══ DATASET EXTRACT

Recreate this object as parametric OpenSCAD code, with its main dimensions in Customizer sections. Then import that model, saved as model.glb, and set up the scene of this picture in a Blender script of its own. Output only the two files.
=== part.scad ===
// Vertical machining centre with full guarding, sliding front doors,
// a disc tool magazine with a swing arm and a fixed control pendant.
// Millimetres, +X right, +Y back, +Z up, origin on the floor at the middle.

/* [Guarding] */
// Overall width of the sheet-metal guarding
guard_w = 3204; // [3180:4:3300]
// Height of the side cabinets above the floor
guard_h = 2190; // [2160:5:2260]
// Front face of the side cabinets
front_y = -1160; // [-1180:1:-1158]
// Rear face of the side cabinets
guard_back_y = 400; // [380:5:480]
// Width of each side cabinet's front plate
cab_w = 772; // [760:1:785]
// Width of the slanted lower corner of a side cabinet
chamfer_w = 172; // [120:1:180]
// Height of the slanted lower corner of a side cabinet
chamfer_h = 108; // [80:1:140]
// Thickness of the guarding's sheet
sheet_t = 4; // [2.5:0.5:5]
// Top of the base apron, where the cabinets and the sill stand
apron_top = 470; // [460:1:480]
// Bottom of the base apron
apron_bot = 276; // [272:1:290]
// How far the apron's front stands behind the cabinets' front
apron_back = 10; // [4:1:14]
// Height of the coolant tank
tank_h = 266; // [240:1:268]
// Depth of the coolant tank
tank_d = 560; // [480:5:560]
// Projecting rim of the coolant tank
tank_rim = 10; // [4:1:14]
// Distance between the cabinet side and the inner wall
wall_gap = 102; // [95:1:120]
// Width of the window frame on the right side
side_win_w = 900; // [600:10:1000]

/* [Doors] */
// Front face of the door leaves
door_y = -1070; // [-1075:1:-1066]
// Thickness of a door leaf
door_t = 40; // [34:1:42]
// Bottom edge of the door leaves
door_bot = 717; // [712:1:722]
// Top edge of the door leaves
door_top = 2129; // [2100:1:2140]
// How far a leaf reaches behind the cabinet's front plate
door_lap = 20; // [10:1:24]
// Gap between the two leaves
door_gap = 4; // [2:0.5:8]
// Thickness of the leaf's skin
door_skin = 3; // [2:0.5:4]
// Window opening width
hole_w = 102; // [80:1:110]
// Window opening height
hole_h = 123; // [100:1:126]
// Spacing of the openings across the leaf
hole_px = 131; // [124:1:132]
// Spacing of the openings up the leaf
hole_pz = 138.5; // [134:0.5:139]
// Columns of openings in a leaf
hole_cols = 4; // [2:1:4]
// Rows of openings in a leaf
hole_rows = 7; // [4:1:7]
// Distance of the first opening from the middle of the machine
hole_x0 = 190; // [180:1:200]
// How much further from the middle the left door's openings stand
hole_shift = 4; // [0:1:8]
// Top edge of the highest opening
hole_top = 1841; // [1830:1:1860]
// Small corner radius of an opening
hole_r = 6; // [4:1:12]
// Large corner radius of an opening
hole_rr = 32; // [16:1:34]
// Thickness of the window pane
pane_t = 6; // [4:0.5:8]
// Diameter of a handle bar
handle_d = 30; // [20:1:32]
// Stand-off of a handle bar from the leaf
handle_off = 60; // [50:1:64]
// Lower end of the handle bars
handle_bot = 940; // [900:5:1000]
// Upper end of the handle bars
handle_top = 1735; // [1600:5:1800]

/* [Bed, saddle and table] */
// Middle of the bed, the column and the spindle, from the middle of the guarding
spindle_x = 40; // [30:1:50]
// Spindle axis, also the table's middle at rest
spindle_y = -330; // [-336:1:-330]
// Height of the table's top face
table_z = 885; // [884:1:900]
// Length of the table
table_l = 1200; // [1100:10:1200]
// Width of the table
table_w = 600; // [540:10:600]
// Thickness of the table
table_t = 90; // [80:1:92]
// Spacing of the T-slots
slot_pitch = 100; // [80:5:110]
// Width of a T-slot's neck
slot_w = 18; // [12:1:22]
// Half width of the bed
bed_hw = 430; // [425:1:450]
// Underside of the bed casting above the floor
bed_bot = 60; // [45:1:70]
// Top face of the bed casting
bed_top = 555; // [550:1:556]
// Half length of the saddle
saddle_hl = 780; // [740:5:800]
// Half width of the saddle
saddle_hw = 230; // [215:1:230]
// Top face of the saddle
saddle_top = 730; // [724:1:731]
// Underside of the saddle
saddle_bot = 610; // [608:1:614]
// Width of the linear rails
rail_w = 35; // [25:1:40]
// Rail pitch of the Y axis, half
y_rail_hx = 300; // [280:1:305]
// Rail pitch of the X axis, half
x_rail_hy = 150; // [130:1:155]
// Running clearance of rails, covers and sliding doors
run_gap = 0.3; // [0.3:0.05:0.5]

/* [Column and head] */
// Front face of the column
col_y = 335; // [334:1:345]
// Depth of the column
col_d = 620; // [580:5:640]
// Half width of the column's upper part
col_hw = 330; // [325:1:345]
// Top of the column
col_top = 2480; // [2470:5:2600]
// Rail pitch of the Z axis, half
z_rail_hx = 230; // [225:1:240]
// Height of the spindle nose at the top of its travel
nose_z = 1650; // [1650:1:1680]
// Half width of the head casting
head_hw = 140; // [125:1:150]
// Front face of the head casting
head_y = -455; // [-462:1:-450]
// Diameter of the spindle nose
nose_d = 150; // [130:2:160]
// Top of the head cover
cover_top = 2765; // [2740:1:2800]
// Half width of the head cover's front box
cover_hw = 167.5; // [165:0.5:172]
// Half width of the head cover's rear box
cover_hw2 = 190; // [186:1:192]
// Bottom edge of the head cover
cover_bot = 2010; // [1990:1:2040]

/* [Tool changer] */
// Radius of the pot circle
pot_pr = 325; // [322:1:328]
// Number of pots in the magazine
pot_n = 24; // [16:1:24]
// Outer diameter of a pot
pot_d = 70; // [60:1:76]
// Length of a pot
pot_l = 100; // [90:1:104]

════

YOUR INSTRUCTIONS:
Where a line above contains the string "with", copy that line.

SOLUTION TO THE PROBLEM:
Recreate this object as parametric OpenSCAD code, with its main dimensions in Customizer sections. Then import that model, saved as model.glb, and set up the scene of this picture in a Blender script of its own. Output only the two files.
// Vertical machining centre with full guarding, sliding front doors,
// a disc tool magazine with a swing arm and a fixed control pendant.